Seen as one way to help their children go to school, the Baka hire themselves out like “integrated GPS” devices, ready to guide outsiders hundreds of kilometres (miles) into the wild to find game.

‘They never miss’

Despite their poor relations, the Baka are nevertheless prepared to hunt for their Fang neighbours, too.

While they tend to treat the Pygmies as “subhuman” purely on account of their short stature, the Fang acknowledge that there is no equal to a Baka hunter’s skills.

“At close range, they never miss their shot,” said Rigobert, a Fang who sent two Baka off to hunt for him. He gave them a dozen shells and an ancient gun and they returned in the morning with three prey.

Jean was one of the huntsmen. “The army offered to enlist me, but I said ‘no’. I have my family, I’m a hunter. That’s inside me, why should it change?”

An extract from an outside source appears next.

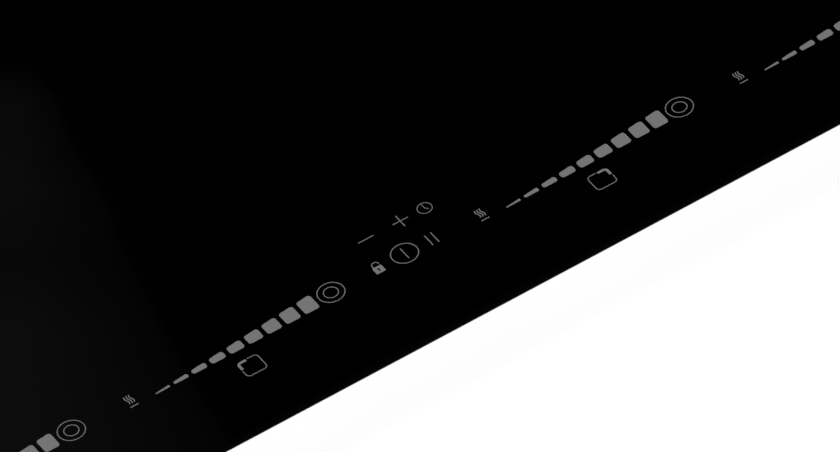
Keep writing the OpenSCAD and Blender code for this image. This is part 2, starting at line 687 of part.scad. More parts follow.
glass_plate();
control_print();
worktop_gasket();
glass_adhesive();
glass_frame();
bottom_tray();
coil_support_plate();
coil_carrier(p_fl, coil_r_fl);  // coil_carrier_front_left
coil_carrier(p_rl, coil_r_rl);  // coil_carrier_rear_left
coil_carrier(p_rr, coil_r_rr);  // coil_carrier_rear_right
coil_carrier(p_fr, coil_r_fr);  // coil_carrier_front_right
coil_winding(p_fl, coil_r_fl);  // coil_winding_front_left
coil_winding(p_rl, coil_r_rl);  // coil_winding_rear_left
coil_winding(p_rr, coil_r_rr);  // coil_winding_rear_right
coil_winding(p_fr, coil_r_fr);  // coil_winding_front_right
ferrite_bars(p_fl, coil_r_fl);  // ferrite_bars_front_left
ferrite_bars(p_rl, coil_r_rl);  // ferrite_bars_rear_left
ferrite_bars(p_rr, coil_r_rr);  // ferrite_bars_rear_right
ferrite_bars(p_fr, coil_r_fr);  // ferrite_bars_front_right
coil_springs(p_fl, coil_r_fl);  // coil_springs_front_left
coil_springs(p_rl, coil_r_rl);  // coil_springs_rear_left
coil_springs(p_rr, coil_r_rr);  // coil_springs_rear_right
coil_springs(p_fr, coil_r_fr);  // coil_springs_front_right
coil_sensor(p_fl);  // coil_sensor_front_left
coil_sensor(p_rl);  // coil_sensor_rear_left
coil_sensor(p_rr);  // coil_sensor_rear_right
coil_sensor(p_fr);  // coil_sensor_front_right
insulation_mats();
electronics_carrier();
power_board_left();
power_board_right();
heat_sink_left();
heat_sink_right();
power_semiconductors();
resonance_capacitors();
filter_board();
filter_chokes();
filter_capacitors();
fan_housing();
fan_motor();
fan_rotor();
air_duct();
touch_board();
touch_board_holder();
sensor_contacts();
light_guides();
ribbon_cable();
terminal_box();
terminal_cover();
terminal_block();
terminal_screws();
cable_bush();
cable_clamp();
clamp_bracket_front_left();
clamp_bracket_front_right();
clamp_bracket_rear_left();
clamp_bracket_rear_right();
clamp_screws();
tray_screws();
earth_tag();
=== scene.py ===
"""Built-in induction cooktop: materials, fine pieces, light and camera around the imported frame."""
import json
import math

import bmesh
import bpy
from mathutils import Matrix, Vector


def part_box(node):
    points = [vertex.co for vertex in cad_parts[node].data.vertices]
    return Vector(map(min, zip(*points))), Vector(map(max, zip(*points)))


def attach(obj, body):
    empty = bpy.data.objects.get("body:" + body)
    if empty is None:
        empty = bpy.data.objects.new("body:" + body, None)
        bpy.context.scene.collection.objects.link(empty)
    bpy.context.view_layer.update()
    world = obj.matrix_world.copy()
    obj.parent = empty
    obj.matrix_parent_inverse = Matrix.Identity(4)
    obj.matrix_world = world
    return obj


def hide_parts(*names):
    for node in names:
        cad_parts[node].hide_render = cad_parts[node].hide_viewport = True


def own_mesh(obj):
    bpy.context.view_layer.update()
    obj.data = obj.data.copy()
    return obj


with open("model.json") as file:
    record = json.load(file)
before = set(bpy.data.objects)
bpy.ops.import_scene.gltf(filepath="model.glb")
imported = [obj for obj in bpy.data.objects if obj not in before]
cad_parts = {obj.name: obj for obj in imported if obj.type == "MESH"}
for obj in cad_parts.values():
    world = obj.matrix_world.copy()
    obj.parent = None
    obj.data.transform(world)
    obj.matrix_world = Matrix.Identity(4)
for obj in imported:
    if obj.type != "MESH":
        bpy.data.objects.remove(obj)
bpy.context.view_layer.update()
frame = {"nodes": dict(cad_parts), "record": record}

NODES = frame["nodes"]
SLOT = {s["node"]: s["material_slot"] for s in frame["record"]["subparts"]}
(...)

“The only animal I fear is the gorilla, because he reacts like man,” Jean added. “He’s unpredictable.”

‘Always eaten elephant’

International wildlife NGOs hire Baka guides, while urban residents pay them to fetch bushmeat and valued plants. But the Baka are also employed by ivory poachers to track elephants.

“With one cartridge, I can kill him (an elephant). If I hit here, behind the ear, I kill him,” boasts Jean, who said he often goes into the forest with poachers from Cameroon.

“The gun and the shells belong to poachers,” Jean says, well aware that their activity is outlawed in Gabon.

At the same time, he is the official tracker for an NGO dedicated to protecting the endangered beasts, but Jean has no love of the law.

“I’ve always eaten elephant, this is our home and that is our meat,” he says.

Furthermore, helping poachers is lucrative. He says a single kill can earn him “200,000 or even 300,000 (CFA) francs (300 or 450 euros, $348 or $522), depending on the size of the tusks.”

None of the Baka interviewed by AFP approved of the “law of the city” banning elephant hunting, despite the risk the animals may die out if nothing is done to stem the ivory trade.

In a single decade, 80 per cent of the elephants have been slaughtered in the Minkebe National Park in northeast Gabon, the country’s main forest sanctuary for elephants, according to park officials.

Melvin, one of Doumassi’s most respected hunters, objects to what he terms “a bad law”, but adds “we’re obliged to respect it, we don’t want to go to prison”.